Step 6: Finishing the Sled

Put the sled on the saw and with the blade down, test that it slides smoothly without anything scraping the saw table. Then raise the blade and run the sled through the saw to cut off the extra base to create a perfectly aligned edge. There is only one thing left to do. Install an adjustable 90 degree stop for the fence. I used a piece of clear plastic, but you can just use a piece of wood. Make it about 1/2" square and 2" long. Using a framing square, align the square to the blade or the edge of the sled, position the fence against the square, and tighten the hold down bolt. Draw a pencil line on the back side of the fence near the edge. Fabricate your stop by drilling two holes from the top and one from the side. The hole from the side should be small enough so that the screw fits tightly. Screw it all the way through the stop. Attach the stop to the base a little behind the pencil line to allow room for adjustment. Screw the adjustment screw until it touches the fence. Loosen the hold down knob and pull the fence against the adjustment screw and retighten the hold down. Now use your sled to cut a board and see if it is square. Adjust the stop until you get a perfectly square cut.

Step 7: Finishing Up

You can use drafting triangles or a protractor to set the fence to a particular angle. I find the best tool to set angles is a digital angle measuring tool. Once I have an angle accurately set, I draw a fine line on the table and write the angle.
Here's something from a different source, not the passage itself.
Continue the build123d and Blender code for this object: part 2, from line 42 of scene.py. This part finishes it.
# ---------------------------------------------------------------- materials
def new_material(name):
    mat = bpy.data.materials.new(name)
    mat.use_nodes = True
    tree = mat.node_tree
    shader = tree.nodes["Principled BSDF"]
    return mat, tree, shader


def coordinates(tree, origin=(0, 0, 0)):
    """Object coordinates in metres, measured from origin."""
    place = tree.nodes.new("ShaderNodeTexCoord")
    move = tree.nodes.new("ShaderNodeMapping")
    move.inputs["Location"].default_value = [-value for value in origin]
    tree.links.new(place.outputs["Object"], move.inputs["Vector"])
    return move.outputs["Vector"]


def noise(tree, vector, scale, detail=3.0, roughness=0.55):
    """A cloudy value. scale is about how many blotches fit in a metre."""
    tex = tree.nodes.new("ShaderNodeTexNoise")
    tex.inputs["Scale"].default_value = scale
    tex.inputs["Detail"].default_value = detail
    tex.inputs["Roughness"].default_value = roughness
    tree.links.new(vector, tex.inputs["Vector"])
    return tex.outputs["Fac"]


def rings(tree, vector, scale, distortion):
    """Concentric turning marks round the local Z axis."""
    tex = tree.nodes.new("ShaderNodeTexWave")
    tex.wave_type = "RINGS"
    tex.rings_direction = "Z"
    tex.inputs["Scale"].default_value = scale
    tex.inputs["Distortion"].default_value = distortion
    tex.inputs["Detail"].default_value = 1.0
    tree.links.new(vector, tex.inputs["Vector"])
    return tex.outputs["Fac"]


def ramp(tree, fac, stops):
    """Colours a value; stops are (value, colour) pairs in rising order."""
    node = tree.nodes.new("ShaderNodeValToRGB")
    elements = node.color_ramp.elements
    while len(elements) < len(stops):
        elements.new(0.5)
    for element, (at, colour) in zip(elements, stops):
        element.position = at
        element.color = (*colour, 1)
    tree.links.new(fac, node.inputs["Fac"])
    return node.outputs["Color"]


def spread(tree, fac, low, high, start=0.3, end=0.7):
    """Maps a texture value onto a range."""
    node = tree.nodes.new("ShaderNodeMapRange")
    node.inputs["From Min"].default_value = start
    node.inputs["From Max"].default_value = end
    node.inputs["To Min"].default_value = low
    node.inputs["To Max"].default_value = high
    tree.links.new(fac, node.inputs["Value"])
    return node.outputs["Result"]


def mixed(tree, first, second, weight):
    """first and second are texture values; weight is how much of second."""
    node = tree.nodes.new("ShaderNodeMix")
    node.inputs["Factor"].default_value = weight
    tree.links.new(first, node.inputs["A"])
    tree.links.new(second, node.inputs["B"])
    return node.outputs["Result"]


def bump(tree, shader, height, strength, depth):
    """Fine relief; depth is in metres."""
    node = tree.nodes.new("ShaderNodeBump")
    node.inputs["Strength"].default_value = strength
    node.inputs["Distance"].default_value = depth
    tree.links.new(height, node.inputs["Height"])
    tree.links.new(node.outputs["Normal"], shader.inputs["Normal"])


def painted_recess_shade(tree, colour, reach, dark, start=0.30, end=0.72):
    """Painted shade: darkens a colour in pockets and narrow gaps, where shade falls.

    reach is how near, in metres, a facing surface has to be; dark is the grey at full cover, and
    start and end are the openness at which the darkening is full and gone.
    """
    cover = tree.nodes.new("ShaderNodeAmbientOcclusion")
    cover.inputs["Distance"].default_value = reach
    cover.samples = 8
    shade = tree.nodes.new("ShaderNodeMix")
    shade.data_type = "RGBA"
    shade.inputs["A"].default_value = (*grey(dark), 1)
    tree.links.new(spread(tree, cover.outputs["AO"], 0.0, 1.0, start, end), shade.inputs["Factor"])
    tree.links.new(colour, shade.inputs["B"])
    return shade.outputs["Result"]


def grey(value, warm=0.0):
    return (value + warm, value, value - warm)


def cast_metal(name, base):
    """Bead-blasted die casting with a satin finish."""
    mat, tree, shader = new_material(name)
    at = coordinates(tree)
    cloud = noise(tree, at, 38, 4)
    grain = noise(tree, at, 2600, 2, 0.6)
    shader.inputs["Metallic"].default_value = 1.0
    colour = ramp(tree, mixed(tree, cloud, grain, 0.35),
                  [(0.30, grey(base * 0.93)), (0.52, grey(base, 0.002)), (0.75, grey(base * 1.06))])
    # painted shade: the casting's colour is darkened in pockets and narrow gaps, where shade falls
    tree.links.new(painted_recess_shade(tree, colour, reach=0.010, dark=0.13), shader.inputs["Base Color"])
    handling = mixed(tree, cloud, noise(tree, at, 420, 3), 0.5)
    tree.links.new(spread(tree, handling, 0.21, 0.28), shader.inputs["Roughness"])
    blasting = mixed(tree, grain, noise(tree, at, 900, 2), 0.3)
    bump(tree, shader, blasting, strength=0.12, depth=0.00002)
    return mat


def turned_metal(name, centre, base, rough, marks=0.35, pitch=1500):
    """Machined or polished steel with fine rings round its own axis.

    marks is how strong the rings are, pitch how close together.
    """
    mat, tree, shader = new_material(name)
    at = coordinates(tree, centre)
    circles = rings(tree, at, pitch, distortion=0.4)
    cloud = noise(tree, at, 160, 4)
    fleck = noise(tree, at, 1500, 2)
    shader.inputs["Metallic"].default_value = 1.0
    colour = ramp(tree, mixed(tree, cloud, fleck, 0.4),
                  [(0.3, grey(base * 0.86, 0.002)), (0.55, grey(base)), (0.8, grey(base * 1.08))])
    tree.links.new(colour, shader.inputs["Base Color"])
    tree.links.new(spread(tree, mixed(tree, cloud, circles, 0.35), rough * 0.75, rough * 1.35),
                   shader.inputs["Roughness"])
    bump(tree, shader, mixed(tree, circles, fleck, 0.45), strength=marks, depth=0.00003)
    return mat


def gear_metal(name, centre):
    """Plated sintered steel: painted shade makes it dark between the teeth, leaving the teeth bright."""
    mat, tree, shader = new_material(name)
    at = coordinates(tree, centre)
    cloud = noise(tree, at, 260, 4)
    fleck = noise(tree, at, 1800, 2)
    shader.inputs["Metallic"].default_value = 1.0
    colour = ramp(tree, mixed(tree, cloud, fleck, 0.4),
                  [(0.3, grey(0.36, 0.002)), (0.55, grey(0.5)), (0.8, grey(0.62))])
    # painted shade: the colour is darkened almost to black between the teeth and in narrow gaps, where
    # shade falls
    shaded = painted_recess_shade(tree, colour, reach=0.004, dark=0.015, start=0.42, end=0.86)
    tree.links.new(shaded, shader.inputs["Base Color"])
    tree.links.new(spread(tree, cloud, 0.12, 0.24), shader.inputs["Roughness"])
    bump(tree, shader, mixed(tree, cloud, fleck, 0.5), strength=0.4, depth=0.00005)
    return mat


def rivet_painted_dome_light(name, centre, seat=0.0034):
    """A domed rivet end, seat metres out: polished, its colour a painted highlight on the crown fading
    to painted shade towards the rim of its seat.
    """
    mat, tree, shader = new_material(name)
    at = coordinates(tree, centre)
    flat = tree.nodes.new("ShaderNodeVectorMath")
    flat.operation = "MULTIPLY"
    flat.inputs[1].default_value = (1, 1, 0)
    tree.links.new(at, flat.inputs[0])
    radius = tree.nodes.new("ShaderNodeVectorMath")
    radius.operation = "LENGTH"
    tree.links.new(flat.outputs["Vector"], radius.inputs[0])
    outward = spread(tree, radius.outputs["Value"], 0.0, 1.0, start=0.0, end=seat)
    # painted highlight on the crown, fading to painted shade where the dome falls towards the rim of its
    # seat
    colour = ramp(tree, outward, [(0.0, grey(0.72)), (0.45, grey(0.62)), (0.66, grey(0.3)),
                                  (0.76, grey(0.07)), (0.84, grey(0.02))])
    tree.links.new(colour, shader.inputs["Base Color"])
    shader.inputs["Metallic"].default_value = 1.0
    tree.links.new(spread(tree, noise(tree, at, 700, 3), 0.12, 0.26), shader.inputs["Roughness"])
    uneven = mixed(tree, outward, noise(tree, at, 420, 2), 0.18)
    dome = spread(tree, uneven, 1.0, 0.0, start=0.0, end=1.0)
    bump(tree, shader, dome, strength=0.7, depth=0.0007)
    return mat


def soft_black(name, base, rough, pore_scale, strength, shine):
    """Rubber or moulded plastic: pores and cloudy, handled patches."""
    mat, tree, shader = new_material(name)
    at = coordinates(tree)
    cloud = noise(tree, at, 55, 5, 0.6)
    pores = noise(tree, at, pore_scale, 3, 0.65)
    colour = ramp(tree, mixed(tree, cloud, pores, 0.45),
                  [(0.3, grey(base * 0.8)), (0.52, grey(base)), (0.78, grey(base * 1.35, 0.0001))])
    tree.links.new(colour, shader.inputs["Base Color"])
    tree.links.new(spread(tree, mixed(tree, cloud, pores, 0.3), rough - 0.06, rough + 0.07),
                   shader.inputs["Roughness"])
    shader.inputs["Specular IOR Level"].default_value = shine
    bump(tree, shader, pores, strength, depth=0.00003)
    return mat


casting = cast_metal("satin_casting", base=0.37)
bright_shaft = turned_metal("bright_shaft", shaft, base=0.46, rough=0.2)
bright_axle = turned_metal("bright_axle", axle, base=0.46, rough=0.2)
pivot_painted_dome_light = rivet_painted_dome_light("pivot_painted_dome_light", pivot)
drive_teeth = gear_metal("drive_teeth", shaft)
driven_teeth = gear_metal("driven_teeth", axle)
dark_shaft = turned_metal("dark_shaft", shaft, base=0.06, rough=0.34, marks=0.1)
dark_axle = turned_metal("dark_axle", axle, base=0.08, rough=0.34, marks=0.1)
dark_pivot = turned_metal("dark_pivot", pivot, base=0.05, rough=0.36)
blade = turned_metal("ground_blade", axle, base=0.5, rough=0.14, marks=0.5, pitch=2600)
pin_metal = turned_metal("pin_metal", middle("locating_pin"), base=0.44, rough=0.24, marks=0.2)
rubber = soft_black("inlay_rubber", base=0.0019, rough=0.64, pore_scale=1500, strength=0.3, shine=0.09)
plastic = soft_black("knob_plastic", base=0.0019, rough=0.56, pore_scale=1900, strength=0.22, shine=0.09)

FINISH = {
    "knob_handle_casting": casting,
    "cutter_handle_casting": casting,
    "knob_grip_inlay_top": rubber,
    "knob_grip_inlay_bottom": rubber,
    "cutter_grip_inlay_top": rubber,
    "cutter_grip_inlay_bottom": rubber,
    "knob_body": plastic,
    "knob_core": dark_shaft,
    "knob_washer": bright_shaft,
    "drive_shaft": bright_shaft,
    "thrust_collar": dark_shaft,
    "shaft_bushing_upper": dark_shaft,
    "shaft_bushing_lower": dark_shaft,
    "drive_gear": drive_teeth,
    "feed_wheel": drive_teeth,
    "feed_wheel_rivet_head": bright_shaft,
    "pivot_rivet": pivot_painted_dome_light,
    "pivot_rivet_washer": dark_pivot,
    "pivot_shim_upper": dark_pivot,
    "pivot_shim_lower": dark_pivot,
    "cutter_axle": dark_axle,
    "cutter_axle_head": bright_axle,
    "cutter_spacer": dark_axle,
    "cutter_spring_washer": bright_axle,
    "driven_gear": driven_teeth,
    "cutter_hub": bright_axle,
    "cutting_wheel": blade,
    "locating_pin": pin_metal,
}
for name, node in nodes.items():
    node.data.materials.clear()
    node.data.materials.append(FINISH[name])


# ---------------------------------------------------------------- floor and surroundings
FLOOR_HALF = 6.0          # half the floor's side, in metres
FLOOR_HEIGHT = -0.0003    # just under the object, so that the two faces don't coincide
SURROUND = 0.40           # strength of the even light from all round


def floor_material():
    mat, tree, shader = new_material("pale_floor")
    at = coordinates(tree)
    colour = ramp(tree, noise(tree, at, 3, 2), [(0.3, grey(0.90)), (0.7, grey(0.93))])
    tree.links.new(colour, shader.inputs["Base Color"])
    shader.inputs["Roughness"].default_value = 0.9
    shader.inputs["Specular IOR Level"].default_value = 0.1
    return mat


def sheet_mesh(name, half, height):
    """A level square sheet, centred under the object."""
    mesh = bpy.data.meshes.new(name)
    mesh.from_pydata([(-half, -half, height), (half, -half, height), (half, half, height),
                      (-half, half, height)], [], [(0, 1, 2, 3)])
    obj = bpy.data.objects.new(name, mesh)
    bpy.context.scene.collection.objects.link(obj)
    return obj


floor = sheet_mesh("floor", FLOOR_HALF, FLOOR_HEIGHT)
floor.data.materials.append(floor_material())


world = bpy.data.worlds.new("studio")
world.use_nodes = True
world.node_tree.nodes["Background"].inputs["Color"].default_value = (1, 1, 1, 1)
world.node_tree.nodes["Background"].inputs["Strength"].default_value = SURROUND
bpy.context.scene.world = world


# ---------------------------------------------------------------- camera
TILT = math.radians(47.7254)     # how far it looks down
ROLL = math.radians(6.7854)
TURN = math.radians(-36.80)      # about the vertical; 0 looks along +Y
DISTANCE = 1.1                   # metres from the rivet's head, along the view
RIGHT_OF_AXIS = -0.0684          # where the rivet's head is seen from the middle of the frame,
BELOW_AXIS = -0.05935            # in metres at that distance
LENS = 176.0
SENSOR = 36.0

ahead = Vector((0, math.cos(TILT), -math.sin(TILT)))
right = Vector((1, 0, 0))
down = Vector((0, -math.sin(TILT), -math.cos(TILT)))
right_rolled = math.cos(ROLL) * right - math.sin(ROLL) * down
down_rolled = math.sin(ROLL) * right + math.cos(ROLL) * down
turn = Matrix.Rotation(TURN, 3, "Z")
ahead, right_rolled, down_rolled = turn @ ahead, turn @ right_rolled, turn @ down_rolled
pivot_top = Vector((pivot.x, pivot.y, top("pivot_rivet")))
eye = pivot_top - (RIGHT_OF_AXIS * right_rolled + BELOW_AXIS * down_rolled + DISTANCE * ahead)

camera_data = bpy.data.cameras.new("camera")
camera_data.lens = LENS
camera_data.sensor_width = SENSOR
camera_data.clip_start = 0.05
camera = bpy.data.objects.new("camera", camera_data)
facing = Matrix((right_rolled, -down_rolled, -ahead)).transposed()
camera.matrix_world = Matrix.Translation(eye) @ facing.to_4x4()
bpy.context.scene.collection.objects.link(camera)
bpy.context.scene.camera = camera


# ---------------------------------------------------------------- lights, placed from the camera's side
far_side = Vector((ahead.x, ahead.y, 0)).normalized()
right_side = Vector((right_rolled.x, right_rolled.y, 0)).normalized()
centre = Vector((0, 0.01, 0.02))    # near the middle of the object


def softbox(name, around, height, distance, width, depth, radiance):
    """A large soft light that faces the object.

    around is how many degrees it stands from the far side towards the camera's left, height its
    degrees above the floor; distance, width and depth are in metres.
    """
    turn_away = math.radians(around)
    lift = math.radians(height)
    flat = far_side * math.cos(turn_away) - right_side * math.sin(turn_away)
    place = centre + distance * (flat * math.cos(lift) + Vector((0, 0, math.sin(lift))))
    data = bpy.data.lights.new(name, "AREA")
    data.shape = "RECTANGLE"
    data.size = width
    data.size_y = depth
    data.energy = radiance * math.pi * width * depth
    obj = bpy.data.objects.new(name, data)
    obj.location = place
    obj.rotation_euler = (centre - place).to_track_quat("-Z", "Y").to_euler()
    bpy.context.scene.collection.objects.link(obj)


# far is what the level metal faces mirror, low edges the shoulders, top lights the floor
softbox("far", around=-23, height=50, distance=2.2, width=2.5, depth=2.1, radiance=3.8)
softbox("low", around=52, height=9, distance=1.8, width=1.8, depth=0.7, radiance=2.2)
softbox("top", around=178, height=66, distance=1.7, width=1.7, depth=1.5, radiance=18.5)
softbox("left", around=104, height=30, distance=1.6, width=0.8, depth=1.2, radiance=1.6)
It's also nice to fabricate a stop for the fence to cut identical pieces, however, it's easier to just use a block and a clamp.

One last item: This sled is great for cutting an angle on the right end of a board. But sometimes you may need to make a cut on the other end of a board when you can't just turn the board over. For that, you make another sled exactly the opposite for the other side of the blade. This second sled also works as a platform to catch the cut-off pieces to keep them from dropping down to the saw table and sometimes having the blade grab them and throw them at you.

I have been using these miter sleds for years. I may not use them often, but when needed, I'm really glad to have them.